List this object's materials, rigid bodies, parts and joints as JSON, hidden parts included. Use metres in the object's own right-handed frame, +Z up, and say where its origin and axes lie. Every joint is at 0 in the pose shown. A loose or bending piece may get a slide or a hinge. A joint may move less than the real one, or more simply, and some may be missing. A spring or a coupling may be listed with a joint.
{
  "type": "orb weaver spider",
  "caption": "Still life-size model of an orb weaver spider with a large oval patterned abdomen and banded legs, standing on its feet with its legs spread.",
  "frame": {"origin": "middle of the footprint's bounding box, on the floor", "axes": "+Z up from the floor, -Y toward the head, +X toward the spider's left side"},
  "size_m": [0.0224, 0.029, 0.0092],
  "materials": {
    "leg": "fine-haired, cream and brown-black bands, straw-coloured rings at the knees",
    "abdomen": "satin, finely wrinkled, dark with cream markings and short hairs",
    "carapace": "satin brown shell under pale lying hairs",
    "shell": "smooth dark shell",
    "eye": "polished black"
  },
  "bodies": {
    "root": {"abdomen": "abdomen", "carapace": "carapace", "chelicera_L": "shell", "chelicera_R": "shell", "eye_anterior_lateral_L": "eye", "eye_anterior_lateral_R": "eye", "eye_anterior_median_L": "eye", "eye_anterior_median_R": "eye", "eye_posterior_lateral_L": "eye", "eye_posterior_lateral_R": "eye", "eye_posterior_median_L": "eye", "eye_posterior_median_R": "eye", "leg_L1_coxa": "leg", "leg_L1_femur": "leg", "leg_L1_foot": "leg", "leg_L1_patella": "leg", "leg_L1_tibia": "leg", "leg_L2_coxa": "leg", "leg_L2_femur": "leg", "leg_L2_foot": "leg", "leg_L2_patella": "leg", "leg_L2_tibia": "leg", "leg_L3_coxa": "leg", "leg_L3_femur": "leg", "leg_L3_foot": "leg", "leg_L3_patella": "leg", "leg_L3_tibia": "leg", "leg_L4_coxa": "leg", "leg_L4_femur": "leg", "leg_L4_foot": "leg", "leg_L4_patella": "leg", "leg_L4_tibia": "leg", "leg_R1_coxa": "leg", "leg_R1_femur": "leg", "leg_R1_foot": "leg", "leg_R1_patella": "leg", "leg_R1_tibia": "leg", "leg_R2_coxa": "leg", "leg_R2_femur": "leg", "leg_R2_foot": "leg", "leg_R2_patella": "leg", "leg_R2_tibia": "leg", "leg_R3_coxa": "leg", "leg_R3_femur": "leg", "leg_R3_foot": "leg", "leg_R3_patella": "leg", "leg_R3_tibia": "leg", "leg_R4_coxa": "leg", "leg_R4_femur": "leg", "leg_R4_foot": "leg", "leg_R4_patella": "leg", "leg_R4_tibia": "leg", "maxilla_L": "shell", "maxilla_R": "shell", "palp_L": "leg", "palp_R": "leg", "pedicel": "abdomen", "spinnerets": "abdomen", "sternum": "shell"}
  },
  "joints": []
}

------------------------------

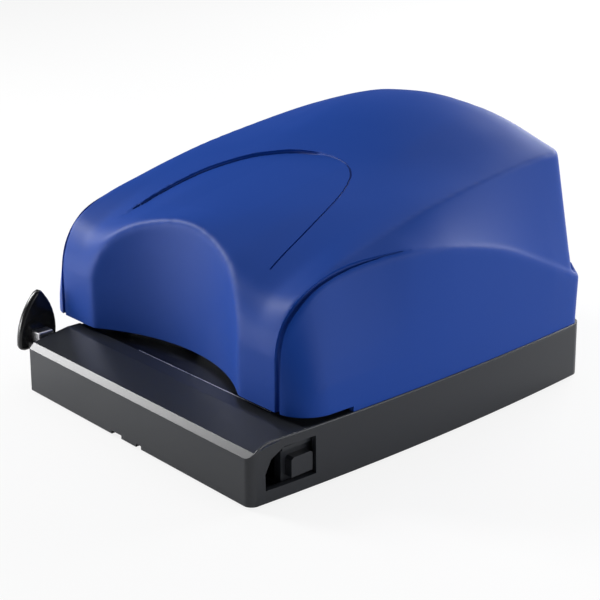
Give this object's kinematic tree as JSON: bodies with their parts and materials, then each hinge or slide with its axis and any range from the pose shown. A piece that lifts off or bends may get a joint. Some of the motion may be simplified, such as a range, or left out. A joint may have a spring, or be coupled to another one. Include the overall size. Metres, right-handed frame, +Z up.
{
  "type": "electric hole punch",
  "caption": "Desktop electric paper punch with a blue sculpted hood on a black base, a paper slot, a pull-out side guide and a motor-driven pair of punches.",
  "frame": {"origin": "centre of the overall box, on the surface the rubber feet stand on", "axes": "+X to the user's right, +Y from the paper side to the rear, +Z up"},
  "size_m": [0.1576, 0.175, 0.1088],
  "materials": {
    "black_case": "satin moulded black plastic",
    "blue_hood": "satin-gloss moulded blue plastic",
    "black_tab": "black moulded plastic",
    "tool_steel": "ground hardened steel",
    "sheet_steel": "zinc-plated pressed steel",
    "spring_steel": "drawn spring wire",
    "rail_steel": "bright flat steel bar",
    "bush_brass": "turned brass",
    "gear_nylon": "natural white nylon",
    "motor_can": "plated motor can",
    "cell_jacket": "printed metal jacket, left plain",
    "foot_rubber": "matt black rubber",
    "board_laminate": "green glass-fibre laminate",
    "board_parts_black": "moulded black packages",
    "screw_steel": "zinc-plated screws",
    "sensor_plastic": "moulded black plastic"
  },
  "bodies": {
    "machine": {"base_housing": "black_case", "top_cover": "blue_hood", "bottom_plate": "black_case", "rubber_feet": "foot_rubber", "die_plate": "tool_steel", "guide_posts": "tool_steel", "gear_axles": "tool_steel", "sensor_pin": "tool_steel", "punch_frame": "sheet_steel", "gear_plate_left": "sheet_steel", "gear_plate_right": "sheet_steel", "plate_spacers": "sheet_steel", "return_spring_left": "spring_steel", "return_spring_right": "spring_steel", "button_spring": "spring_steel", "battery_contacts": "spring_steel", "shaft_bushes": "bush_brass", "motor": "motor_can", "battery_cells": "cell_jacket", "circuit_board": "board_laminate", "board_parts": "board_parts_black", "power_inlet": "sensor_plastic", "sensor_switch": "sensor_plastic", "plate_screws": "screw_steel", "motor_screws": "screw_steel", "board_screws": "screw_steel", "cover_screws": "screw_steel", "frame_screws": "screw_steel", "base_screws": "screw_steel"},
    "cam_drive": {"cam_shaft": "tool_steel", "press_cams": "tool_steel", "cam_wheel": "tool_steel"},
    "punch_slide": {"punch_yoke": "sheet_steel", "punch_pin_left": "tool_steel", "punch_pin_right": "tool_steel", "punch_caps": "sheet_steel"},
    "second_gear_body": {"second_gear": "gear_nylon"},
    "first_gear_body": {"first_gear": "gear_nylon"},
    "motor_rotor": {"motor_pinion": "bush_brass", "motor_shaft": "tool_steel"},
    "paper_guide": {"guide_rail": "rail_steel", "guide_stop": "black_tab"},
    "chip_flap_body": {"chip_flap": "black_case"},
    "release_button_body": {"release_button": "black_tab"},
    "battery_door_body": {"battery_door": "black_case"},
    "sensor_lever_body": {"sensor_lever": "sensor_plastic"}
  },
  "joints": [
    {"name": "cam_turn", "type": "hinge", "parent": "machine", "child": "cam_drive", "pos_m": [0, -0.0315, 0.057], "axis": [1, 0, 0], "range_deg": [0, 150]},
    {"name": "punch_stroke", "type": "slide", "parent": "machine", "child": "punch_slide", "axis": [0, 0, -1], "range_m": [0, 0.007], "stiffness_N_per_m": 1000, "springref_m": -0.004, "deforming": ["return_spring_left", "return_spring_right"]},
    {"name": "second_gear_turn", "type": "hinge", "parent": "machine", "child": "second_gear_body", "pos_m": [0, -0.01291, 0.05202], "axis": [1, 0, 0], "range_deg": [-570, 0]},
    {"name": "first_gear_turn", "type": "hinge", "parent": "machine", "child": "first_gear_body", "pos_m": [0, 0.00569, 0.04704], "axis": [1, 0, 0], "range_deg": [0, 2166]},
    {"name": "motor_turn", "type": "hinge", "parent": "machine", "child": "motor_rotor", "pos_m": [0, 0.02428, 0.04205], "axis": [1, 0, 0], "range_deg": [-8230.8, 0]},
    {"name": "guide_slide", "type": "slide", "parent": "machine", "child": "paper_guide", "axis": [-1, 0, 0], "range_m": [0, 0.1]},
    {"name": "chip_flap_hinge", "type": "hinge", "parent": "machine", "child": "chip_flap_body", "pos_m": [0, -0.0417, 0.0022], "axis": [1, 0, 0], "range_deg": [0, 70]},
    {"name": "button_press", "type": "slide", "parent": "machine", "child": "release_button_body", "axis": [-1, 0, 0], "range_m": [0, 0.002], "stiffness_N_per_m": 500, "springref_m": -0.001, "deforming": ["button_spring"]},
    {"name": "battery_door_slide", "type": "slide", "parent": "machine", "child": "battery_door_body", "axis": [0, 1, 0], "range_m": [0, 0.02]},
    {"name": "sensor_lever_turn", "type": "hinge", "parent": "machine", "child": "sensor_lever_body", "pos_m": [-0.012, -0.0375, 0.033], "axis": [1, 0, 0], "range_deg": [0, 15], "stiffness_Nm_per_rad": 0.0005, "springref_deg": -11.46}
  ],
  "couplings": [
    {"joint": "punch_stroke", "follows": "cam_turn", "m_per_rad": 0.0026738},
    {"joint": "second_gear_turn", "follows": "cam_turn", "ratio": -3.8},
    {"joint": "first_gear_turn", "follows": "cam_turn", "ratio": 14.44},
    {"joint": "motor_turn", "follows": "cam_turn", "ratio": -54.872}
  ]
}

------------------------------

Going through the records above, state how many lines carry "JSON", with no other text.

2